As peace returns to South Sudan, Uganda’s exports will further grow, presenting a big opportunity.
Dicksons C. Kateshumbwa
KAMPALA - Over the past years, several industries have been established across Uganda.
This trend will ultimately reduce our reliance on imported products to local substitutes.
Already, items such as steel, cooking oil and others are made locally. This has created employment and income from exports, which grow annually.
There has been a surge in exports of agricultural produce over the past couple of years. In the 2017/18 financial year, Uganda’s exports to the East African Community (EAC) grew by about 32%. From these, Uganda earned sh4.1 trillion compared to imports from EAC, which grew by about 8% amounting to sh2.2 trillion.
These statistics are a blow to skeptics, who have questioned the continued regional integration effort. As peace returns to South Sudan, Uganda’s exports will further grow, presenting a big opportunity.
Therefore, we must consolidate and support effort to promote industrialisation because it is the easier route to provide mass employment. Further, industries present an opportunity of skills transfer.
To facilitate industrialisation, the Government has introduced numerous tax policy incentives such as the Build Uganda Buy Uganda policy.

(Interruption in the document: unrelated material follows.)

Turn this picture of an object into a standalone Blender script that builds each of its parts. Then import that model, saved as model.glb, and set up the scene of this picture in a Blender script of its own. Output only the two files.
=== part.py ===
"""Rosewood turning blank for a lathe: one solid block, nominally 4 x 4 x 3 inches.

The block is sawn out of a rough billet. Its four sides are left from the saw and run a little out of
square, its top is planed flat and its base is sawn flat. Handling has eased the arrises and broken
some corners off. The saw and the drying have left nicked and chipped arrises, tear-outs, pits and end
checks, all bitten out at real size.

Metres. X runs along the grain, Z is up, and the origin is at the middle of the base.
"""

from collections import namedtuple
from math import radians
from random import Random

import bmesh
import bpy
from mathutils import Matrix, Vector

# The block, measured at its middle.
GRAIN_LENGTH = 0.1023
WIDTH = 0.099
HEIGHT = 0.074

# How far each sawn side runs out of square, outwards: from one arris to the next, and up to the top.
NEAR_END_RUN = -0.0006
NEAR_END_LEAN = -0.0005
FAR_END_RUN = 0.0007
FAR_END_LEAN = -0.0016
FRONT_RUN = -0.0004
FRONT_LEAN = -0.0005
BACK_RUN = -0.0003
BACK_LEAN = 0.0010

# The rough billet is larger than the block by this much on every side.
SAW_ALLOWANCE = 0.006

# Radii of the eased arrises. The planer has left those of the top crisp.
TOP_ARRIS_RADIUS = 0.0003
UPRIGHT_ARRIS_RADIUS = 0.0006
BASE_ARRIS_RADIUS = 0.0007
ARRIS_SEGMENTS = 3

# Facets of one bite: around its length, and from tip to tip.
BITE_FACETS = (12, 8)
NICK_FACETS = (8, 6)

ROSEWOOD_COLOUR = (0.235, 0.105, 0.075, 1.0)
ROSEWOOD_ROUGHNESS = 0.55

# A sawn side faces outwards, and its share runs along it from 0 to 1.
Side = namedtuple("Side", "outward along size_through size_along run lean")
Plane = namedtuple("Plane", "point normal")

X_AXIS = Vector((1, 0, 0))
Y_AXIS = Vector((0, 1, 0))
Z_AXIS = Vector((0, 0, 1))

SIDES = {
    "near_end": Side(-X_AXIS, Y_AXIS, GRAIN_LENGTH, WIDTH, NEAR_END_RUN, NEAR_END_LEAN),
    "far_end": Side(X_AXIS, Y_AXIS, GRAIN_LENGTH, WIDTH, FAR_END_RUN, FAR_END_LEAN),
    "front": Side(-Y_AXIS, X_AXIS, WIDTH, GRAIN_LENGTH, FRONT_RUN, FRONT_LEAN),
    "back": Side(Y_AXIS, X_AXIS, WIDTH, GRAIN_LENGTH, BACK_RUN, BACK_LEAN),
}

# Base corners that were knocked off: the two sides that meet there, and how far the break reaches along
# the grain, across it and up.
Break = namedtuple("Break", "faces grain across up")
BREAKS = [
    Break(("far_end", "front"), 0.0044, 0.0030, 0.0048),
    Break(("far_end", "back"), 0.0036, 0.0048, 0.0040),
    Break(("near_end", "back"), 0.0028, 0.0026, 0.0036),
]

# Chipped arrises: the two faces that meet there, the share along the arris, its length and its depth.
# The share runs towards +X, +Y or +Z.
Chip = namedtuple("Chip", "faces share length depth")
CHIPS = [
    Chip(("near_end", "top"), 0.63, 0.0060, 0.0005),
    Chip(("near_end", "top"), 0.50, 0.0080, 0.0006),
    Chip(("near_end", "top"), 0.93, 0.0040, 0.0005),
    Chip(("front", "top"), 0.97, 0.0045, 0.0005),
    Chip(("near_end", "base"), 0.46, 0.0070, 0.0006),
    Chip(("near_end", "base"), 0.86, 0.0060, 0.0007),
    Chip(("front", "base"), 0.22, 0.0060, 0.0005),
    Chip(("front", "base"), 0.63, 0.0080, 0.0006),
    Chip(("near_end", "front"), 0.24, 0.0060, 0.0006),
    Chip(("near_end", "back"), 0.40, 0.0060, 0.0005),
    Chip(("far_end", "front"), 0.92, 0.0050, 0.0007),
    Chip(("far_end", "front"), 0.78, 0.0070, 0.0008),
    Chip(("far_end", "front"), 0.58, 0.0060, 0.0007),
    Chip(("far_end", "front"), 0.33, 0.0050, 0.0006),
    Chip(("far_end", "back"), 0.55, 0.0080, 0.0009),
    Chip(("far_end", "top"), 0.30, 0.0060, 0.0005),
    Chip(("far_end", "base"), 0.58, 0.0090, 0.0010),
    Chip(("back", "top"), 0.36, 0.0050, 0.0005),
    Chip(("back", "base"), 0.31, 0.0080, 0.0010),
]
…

However, for all these efforts to succeed, we must be patriotic and avoid undermining locally made items.
Locally manufactured products will get better with increased demand and competition.
For instance, we have a new manufacturer of high quality tiles in Kapeeka producing about 30,000 square meters of tiles per day. All these are produced using locally sourced raw materials.

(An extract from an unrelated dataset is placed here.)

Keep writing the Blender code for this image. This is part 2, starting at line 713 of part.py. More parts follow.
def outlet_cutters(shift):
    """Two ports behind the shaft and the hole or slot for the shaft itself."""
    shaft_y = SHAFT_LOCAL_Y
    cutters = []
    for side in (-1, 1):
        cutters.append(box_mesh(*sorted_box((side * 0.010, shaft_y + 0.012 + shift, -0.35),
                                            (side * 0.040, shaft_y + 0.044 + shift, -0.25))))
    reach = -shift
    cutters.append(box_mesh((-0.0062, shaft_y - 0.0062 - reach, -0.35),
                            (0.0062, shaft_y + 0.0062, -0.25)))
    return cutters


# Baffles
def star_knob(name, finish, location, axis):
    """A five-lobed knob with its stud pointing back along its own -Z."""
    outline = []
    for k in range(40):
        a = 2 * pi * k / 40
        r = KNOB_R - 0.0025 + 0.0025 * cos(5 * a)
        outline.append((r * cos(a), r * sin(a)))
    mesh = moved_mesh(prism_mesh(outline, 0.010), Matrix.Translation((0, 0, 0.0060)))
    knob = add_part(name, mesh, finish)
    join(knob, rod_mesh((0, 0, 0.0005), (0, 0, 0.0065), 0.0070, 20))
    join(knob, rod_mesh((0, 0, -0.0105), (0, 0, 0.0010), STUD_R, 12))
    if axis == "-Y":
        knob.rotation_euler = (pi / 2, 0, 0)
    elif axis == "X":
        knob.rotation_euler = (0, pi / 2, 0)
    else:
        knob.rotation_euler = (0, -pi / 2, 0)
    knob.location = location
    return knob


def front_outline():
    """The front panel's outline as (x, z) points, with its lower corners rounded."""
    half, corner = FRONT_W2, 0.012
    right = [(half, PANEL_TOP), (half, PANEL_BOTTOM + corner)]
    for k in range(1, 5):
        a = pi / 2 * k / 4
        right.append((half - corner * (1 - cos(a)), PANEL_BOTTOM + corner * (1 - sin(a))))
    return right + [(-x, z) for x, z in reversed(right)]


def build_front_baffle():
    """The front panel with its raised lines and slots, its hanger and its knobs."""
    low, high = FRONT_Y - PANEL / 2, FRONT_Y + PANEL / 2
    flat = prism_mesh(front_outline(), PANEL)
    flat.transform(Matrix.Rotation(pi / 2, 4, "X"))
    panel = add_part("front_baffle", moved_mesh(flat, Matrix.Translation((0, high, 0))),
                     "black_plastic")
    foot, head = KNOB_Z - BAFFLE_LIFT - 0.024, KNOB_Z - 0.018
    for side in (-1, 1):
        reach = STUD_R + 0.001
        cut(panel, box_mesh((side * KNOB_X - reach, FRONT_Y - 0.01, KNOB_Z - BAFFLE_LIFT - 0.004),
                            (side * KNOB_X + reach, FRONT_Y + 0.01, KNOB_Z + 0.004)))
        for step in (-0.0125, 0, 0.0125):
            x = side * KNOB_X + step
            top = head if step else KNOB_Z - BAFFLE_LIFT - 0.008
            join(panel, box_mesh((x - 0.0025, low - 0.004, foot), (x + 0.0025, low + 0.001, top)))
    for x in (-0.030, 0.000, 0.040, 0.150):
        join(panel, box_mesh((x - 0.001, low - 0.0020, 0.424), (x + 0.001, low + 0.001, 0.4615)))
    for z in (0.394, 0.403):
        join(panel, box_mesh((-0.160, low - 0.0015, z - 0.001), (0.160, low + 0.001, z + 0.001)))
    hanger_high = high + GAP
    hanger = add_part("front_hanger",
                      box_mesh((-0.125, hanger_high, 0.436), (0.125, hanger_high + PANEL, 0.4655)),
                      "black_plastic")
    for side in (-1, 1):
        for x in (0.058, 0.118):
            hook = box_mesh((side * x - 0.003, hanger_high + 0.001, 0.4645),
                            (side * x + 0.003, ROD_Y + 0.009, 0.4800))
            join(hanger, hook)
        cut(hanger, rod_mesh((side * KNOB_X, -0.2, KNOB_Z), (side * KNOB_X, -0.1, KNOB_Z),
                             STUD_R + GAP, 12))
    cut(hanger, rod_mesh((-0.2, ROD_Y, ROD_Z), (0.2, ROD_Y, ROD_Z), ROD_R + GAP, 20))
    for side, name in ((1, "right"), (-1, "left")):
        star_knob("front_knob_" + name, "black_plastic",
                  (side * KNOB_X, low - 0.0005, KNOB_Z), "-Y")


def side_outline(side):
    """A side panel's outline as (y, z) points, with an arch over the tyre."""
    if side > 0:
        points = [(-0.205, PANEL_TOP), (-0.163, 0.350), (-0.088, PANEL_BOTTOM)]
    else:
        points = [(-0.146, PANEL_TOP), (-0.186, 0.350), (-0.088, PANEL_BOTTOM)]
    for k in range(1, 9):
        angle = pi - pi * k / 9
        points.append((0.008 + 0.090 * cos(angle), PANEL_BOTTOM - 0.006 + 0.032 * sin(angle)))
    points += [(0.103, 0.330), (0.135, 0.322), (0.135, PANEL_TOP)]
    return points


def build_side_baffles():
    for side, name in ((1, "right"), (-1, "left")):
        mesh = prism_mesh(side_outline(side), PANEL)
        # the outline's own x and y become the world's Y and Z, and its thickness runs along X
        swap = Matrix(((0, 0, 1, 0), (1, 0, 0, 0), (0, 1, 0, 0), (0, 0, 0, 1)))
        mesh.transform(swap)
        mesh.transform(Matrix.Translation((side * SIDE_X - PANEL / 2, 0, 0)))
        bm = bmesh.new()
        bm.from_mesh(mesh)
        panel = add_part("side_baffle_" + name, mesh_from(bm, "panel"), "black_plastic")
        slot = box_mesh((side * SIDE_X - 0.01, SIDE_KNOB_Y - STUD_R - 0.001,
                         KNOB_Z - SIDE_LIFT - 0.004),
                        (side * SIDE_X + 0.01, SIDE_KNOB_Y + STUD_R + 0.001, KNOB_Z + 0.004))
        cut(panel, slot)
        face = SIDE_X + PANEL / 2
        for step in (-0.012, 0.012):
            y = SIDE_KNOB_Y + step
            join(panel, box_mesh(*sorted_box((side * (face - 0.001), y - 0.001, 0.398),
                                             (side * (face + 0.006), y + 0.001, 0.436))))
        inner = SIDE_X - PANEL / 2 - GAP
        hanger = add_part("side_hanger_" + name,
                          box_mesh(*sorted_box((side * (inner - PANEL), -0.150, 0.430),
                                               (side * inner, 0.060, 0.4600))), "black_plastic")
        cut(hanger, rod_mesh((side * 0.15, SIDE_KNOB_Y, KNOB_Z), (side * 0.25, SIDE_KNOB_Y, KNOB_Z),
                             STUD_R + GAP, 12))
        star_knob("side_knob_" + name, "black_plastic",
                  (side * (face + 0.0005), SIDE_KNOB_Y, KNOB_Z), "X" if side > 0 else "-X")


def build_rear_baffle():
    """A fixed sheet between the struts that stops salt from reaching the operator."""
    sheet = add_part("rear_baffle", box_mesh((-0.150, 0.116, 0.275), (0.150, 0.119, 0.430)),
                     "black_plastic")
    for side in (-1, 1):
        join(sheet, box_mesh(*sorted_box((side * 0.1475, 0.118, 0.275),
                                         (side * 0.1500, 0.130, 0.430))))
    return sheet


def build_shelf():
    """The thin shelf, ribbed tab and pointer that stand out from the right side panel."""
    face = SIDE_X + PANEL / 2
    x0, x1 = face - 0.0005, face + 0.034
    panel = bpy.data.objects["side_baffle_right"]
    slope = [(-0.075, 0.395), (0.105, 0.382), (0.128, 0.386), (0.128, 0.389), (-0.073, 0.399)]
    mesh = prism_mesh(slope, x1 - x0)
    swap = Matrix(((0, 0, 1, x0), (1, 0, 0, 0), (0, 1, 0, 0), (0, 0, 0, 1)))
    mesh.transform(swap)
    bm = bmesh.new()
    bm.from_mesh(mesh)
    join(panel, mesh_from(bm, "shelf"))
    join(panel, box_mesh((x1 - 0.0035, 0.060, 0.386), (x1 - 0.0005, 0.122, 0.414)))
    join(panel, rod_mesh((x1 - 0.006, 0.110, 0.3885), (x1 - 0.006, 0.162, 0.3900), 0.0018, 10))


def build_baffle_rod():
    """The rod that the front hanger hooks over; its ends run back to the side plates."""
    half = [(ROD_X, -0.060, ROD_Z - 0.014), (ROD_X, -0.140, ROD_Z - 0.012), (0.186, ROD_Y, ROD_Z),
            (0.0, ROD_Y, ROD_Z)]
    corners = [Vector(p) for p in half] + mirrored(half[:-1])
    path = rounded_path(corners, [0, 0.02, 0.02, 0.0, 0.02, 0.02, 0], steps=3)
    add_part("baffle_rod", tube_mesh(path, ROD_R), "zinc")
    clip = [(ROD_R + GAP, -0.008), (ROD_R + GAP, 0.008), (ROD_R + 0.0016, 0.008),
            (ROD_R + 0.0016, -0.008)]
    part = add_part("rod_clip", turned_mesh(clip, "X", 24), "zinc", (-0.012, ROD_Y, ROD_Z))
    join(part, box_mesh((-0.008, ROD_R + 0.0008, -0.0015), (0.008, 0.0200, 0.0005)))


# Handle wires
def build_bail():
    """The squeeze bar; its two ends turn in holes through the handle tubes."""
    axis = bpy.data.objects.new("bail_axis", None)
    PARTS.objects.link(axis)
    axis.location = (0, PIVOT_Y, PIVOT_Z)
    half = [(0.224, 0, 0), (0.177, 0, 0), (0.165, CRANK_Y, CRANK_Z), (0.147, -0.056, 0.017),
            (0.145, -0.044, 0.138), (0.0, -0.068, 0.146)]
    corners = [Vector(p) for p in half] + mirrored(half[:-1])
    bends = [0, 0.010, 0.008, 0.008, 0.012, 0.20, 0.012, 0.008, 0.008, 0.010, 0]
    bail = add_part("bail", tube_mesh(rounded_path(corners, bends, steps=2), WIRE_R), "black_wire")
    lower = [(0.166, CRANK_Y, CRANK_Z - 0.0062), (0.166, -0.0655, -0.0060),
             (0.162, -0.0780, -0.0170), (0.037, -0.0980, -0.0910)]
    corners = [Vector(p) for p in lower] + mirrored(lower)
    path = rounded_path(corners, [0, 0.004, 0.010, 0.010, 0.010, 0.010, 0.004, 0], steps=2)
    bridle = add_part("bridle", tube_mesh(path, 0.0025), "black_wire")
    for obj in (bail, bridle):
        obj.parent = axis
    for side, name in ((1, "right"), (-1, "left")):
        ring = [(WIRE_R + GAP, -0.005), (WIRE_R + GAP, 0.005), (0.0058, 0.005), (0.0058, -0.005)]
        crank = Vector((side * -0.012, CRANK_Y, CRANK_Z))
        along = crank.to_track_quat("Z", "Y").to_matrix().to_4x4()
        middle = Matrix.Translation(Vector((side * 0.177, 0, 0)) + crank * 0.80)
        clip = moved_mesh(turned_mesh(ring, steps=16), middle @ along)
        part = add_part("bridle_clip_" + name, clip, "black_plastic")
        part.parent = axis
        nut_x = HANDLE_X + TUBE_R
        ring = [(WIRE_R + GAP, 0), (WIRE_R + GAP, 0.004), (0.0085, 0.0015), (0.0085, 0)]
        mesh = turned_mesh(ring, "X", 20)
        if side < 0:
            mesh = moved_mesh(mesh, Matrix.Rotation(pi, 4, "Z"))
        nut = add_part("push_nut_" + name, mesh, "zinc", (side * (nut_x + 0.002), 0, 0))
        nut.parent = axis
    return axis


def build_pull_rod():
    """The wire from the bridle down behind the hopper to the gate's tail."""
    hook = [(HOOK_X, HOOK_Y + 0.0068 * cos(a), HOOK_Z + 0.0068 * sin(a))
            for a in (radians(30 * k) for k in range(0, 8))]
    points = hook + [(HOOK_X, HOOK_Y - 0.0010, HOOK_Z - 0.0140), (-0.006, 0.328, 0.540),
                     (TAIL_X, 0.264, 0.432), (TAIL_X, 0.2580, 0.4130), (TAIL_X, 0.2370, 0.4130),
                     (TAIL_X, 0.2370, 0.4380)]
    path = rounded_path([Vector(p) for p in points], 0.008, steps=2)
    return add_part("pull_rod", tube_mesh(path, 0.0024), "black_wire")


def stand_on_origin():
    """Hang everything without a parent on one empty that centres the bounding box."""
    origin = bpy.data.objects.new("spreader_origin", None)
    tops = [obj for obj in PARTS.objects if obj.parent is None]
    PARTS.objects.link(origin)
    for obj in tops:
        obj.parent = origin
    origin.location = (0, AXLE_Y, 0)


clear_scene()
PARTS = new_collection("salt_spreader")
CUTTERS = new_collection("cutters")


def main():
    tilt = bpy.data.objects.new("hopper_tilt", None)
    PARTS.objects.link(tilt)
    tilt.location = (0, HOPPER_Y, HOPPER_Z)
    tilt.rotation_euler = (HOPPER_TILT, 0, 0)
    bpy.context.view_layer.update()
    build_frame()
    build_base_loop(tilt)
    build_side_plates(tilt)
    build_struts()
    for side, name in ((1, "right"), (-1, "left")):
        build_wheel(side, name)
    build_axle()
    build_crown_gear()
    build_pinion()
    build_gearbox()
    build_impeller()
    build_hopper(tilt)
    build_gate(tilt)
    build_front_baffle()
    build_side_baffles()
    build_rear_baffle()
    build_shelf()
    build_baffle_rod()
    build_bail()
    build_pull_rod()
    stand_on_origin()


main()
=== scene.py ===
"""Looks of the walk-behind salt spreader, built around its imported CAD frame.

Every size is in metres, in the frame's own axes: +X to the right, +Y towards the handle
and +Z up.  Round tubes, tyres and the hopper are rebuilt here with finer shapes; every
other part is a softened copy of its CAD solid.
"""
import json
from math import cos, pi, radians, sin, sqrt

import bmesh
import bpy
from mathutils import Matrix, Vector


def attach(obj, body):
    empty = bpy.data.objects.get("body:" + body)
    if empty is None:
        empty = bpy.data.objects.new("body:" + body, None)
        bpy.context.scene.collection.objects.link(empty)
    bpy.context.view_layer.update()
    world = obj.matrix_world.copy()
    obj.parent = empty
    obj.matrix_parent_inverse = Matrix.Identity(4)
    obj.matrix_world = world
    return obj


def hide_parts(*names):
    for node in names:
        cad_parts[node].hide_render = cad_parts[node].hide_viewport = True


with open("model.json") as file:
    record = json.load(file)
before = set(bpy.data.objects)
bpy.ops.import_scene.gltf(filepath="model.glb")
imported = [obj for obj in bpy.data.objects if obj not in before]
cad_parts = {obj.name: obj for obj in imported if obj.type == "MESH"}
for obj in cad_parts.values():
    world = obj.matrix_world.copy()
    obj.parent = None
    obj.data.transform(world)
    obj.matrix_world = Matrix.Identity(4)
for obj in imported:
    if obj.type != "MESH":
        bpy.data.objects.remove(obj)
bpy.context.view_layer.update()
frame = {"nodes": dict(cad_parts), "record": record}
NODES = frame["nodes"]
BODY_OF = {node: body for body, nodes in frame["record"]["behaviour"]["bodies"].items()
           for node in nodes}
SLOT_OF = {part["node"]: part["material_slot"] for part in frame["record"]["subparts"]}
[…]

As industries like the one in Kapeeka thrive, the country will save foreign exchange. Ultimately, this benefits the entire supply chain-from suppliers of the raw materials, the transporters, employees, distributers and the Government.
A sustained growth in industrialisation will not only save on the huge import bill, but create mass employment opportunities and benefit from the trickle-down effect in the production supply chain.
For example, in the last financial year, we imported tiles worth about $24m, which could have been saved.
Uganda Revenue Authority (URA) Customs have emphasised the need to fast track facilitation of manufacturers and exporters to ensure unnecessary delays are eliminated.
We expect the same from other Government agencies involved in regulation of international trade supply chain such as the Uganda National Bureau of Standards and National Drug Authority.
As we facilitate them, we urge the manufacturers and new investors to utilise services of professional and recognised/licensed service providers such as clearing agents, transporters and tax advisors.
In the past, we witnessed a disturbing trend- - investors are misled or misadvised and by the time management is informed, a lot of frustration has been encountered.
For instance, in the recent Dongsong case, 15 containers of the company were cleared at the Port of Mombasa by Customs to the agent and transporter.
However, instead of driving them to Uganda, the transporter took the trucks in the garage for service and repair.
Eventually, some took 13 days and others 21 days to reach Malaba, a journey that would ordinarily take a maximum of three days with the recent innovations in clearance.
Because of the dishonesty of some insensitive service providers, they often claim Customs “is holding” the containers and, therefore, mislead the owners of goods to believe so.
As Customs, we shall not tolerate such unethical behaviour and action will be taken on such transporters and agents.
Imports (and some exports) are currently cleared under the Single Customs Territory (SCT).
To ensure efficiency, we have over 20 officers in Mombasa, Nairobi, Kisumu, Eldoret and Dar es Salaam for purposes of facilitating quick clearance of imports and exports.
Customs will not tolerate any unnecessary delays caused by agents or transporters because this frustrates our economic transformation journey.
Every year, we set key performance indicators (KPIs) for clearing firms among which is maximum clearance target of two days just like we do for Customs staff. We have in total 13 KPIs for clearing agents and 72 KPIs for Customs staff, who are periodically assessed.
Since the introduction of these performance measures in 2015, we have seen average clearance time reduce from 3.79 days to 1.6 days.
Our desire is to further reduce clearance time to hours. But this is affected by some unscrupulous importers, who submit falsified invoices and incomplete documentation, hence resulting in queries and delays.
Going forward, we shall introduce the same for transporters before they are given transit goods licenses (TGL).
Anyone performing below our expectations and frustrating importers will have their licenses revoked.
All these measures will result in reduced cost of doing business and attract more investments into the country.
In the next 15 years, I am very optimistic that if this trend of industrialisation we are seeing continues, we shall see a different country.
URA published a tax incentives guide to enable everyone appreciate and make a right decision in regards to the sectors to invest in.
We shall progressively update this guide and offer more trade information in relation to international preferential market opportunities available. We all must play a role to support this trend.
The writer is the Commissioner Customs, URA.